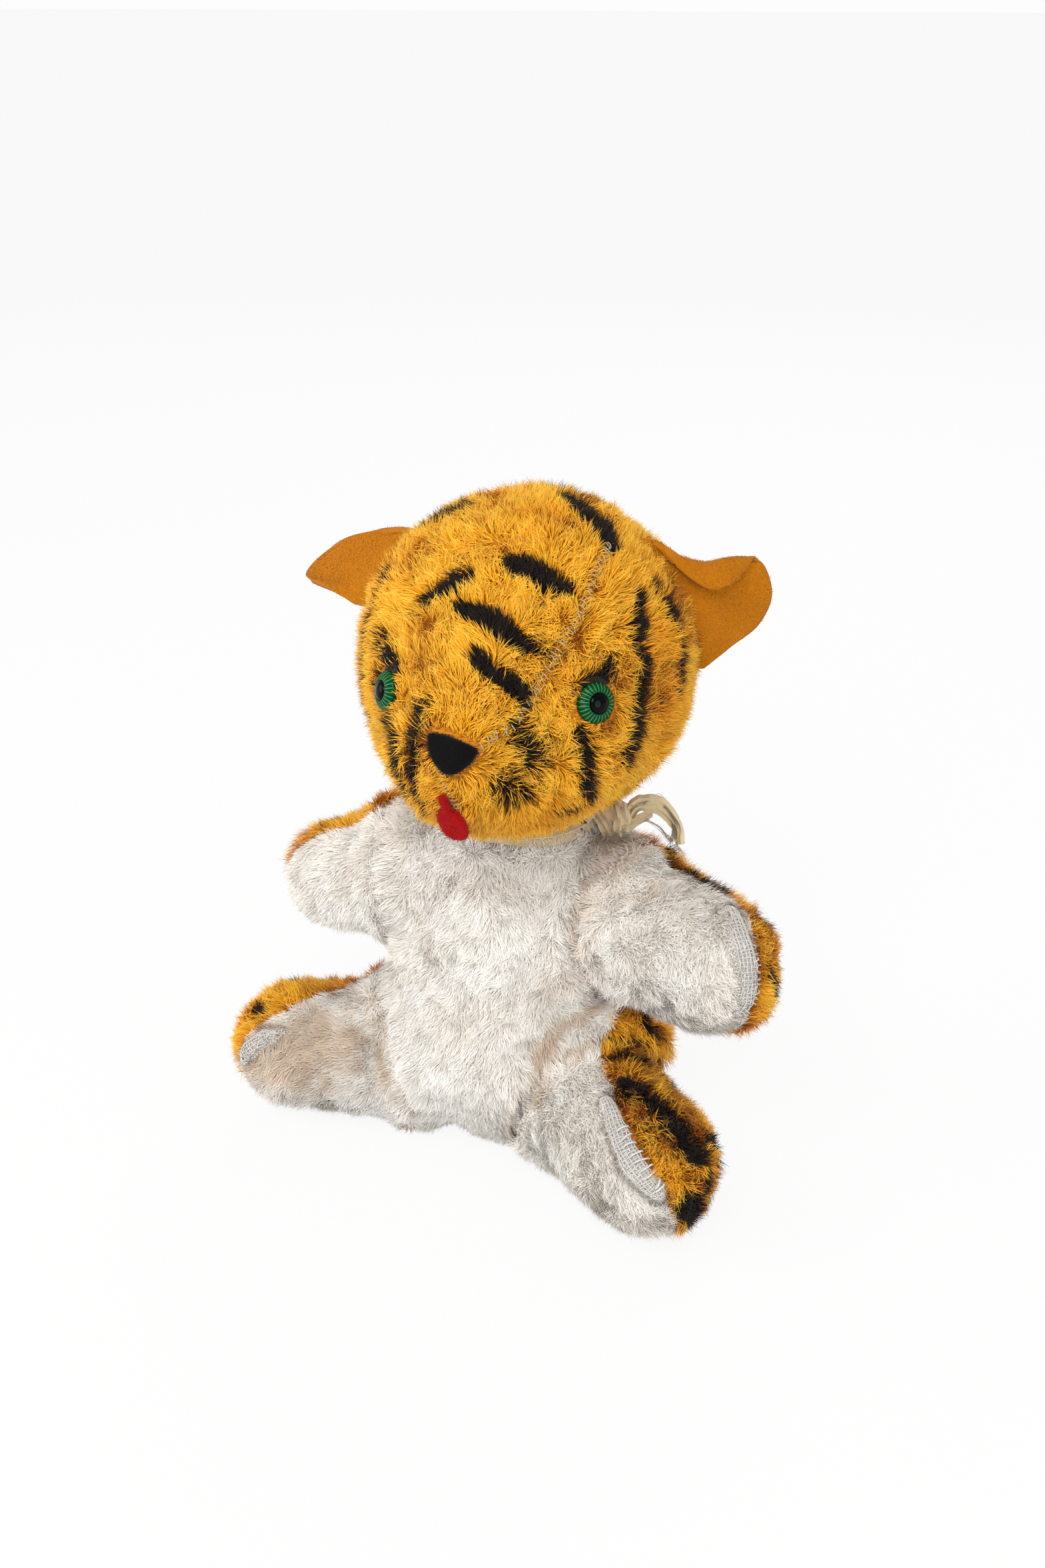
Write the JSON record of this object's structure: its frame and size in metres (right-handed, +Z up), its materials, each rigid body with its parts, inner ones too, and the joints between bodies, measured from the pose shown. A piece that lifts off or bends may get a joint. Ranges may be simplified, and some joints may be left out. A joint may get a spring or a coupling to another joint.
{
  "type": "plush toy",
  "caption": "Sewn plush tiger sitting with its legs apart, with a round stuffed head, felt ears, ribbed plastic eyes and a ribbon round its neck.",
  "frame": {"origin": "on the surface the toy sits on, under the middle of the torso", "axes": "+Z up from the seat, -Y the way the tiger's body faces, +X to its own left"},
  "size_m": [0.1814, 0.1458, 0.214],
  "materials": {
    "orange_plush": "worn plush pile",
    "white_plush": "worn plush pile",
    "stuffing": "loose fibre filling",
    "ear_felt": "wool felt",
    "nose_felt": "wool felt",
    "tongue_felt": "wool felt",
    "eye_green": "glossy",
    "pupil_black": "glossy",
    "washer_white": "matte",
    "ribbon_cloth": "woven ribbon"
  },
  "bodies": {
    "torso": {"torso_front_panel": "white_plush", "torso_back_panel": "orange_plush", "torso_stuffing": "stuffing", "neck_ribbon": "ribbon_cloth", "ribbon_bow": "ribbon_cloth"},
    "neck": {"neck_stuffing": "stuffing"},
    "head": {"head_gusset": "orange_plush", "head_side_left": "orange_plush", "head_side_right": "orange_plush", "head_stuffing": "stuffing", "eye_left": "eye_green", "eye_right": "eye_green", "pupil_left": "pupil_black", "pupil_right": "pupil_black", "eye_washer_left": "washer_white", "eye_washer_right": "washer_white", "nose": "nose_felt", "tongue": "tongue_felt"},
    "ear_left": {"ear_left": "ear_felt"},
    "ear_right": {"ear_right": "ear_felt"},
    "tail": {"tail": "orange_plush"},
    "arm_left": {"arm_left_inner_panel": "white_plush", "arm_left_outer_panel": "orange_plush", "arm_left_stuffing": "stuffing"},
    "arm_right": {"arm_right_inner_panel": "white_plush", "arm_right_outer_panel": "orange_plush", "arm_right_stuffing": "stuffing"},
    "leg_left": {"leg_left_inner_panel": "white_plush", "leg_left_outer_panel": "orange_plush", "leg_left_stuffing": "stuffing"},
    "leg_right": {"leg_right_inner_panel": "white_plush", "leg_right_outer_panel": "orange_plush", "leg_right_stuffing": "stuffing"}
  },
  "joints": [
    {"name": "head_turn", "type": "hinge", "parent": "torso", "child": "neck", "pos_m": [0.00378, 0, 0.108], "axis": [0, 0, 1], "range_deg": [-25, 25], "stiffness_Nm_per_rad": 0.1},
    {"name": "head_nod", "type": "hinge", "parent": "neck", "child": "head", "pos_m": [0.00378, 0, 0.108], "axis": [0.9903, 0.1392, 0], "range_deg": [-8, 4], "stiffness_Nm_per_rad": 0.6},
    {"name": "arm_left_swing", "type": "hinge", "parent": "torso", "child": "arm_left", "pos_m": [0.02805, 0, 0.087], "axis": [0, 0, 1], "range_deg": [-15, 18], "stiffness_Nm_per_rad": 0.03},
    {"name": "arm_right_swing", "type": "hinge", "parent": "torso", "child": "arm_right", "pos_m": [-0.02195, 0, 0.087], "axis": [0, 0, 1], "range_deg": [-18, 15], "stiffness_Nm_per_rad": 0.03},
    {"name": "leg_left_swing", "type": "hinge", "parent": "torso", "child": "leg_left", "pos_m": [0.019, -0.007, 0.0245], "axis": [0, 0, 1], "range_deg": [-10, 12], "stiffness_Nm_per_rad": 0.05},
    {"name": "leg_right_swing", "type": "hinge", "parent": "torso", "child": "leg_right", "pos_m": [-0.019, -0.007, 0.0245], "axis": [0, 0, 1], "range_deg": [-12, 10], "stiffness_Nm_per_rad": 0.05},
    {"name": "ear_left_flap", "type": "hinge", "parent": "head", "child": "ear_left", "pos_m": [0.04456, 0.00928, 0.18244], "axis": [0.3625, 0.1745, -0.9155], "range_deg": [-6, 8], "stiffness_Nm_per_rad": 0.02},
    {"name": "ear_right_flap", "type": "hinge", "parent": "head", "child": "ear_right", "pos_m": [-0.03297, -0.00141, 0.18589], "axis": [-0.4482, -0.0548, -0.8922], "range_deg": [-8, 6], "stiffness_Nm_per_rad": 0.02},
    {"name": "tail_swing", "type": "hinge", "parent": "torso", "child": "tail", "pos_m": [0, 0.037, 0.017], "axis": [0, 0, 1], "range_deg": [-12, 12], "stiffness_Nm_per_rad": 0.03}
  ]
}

===============

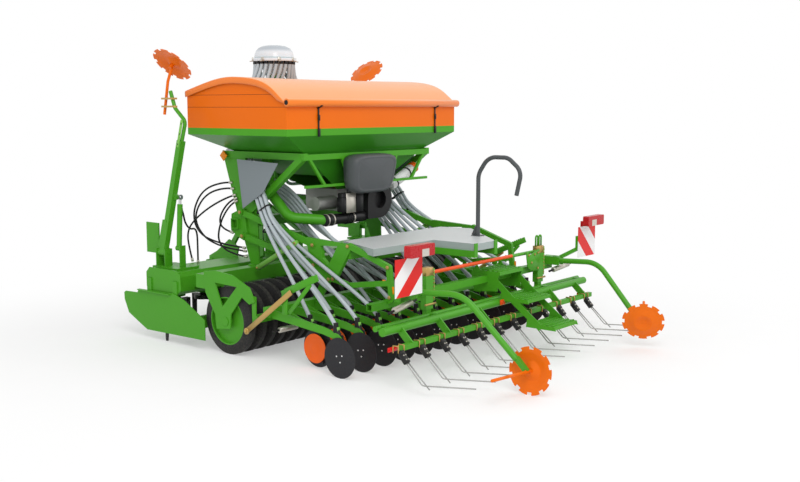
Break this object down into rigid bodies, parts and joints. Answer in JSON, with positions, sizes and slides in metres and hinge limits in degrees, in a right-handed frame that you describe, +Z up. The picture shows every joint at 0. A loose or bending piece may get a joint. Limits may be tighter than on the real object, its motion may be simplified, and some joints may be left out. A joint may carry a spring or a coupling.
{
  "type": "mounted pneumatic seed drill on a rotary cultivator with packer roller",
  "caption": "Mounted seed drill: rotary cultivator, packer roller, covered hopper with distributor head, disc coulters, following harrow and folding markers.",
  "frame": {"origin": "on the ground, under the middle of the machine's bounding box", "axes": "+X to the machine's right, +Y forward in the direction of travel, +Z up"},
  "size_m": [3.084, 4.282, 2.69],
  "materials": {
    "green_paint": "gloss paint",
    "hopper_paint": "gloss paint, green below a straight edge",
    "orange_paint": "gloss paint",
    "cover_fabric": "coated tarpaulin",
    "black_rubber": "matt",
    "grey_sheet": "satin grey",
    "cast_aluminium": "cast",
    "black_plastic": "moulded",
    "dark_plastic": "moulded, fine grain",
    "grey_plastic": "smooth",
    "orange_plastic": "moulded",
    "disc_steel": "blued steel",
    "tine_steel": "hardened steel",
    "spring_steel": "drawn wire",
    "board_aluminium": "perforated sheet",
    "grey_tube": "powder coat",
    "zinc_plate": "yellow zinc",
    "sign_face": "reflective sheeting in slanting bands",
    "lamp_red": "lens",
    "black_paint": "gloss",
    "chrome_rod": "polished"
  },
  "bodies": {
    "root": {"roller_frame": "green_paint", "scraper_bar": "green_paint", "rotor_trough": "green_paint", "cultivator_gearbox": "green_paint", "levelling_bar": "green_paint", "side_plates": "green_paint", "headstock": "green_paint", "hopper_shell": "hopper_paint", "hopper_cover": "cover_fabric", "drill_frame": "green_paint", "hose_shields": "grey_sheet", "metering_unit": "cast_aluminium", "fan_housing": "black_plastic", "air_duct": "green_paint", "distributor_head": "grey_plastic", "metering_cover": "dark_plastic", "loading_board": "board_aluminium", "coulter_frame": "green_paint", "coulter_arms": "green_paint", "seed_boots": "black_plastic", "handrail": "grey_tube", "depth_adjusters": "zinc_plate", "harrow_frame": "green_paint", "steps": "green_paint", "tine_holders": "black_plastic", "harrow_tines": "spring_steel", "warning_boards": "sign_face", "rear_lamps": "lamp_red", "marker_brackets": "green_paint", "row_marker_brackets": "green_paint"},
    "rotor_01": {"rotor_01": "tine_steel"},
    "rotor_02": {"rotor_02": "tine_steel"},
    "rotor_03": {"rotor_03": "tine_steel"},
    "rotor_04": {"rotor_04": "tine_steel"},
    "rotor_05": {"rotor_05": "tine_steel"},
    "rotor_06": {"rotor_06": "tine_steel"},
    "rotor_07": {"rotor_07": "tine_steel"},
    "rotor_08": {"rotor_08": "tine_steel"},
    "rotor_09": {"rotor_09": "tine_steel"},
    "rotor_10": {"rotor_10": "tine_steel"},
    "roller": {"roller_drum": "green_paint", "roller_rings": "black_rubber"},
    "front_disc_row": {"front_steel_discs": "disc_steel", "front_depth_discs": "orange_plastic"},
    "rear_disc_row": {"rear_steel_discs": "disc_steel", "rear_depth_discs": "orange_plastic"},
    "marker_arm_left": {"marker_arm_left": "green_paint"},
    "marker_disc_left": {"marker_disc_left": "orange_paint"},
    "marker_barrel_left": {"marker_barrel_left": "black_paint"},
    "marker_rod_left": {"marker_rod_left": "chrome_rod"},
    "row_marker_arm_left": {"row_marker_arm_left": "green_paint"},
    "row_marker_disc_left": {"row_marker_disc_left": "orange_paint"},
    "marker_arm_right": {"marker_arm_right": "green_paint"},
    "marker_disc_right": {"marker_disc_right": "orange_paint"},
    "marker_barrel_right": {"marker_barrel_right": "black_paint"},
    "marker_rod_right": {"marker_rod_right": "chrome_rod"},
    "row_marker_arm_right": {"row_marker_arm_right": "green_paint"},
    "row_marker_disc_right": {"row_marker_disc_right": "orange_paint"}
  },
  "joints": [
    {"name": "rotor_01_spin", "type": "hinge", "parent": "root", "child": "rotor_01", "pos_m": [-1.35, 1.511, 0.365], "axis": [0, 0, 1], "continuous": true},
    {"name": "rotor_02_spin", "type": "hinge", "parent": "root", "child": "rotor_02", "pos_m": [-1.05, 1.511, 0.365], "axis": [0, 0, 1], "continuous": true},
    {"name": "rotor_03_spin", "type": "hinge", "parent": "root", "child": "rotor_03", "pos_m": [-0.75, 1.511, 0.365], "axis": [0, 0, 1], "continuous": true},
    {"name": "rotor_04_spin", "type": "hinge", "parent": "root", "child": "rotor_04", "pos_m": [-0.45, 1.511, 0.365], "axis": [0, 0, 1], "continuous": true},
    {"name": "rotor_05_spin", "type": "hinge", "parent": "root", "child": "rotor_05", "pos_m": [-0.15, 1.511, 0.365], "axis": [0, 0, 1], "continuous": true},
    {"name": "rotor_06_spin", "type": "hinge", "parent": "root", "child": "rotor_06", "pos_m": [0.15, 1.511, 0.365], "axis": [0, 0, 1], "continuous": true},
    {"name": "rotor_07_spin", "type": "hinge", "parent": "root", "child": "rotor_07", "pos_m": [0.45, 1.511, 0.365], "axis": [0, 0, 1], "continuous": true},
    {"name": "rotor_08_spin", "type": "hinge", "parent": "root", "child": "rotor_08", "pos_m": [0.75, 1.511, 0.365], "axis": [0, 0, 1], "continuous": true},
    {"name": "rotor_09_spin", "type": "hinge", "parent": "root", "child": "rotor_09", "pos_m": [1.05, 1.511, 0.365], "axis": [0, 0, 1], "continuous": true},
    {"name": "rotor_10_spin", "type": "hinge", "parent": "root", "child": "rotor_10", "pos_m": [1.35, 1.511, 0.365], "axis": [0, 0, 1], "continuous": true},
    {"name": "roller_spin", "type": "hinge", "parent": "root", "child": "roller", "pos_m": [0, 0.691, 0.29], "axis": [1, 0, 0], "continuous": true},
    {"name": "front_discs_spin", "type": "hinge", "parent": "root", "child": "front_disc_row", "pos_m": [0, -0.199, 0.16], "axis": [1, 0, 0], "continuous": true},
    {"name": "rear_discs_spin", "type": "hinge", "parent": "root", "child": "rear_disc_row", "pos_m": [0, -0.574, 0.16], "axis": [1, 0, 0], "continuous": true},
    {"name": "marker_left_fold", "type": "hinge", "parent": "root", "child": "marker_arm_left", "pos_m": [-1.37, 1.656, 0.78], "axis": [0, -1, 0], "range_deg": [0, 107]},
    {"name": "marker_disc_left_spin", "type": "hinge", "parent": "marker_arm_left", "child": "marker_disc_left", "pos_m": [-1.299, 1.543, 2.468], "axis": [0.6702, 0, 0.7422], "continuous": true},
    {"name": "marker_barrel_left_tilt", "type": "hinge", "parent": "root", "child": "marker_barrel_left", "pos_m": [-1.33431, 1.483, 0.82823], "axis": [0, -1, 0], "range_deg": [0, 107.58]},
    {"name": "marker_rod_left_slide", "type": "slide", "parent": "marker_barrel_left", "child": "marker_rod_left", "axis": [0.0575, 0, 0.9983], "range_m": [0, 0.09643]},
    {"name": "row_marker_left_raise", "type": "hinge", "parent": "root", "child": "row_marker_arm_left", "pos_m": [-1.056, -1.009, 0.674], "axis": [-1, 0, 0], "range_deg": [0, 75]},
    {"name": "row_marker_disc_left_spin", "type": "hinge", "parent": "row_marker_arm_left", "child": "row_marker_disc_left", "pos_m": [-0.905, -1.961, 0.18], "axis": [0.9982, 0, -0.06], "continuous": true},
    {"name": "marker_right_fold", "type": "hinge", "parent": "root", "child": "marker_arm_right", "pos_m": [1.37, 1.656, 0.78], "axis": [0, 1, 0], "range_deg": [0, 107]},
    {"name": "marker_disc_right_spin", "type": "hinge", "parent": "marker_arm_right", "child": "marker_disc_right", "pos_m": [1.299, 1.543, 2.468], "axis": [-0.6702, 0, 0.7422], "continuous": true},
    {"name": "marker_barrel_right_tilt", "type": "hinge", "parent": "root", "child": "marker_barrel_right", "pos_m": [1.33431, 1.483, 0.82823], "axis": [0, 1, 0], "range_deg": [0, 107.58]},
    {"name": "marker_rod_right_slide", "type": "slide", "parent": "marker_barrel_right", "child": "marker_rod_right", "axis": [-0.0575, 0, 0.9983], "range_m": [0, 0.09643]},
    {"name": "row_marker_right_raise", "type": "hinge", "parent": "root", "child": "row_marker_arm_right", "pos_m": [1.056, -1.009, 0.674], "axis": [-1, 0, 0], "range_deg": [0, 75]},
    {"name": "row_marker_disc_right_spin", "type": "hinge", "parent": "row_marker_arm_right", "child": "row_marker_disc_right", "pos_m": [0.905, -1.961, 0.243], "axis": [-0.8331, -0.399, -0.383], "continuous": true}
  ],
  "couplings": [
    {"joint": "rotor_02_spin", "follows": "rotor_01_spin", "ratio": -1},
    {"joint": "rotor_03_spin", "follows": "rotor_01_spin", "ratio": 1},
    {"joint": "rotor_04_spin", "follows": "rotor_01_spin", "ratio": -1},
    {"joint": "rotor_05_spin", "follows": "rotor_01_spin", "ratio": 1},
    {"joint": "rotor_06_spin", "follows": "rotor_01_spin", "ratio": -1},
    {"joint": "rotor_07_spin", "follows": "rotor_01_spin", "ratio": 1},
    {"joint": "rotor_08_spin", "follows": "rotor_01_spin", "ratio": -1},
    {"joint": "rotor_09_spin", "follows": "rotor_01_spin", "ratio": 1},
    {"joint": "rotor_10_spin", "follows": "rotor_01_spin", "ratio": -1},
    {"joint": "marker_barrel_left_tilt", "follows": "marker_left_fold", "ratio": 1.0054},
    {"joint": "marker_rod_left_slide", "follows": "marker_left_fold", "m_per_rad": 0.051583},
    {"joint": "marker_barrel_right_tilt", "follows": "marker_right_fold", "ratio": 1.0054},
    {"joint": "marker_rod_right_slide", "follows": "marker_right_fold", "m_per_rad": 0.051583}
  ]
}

===============

WHAT IS ASKED:
Locate all lines in the listing above with the word "parts". Copy them.

IN RESPONSE:
Write the JSON record of this object's structure: its frame and size in metres (right-handed, +Z up), its materials, each rigid body with its parts, inner ones too, and the joints between bodies, measured from the pose shown. A piece that lifts off or bends may get a joint. Ranges may be simplified, and some joints may be left out. A joint may get a spring or a coupling to another joint.
Break this object down into rigid bodies, parts and joints. Answer in JSON, with positions, sizes and slides in metres and hinge limits in degrees, in a right-handed frame that you describe, +Z up. The picture shows every joint at 0. A loose or bending piece may get a joint. Limits may be tighter than on the real object, its motion may be simplified, and some joints may be left out. A joint may carry a spring or a coupling.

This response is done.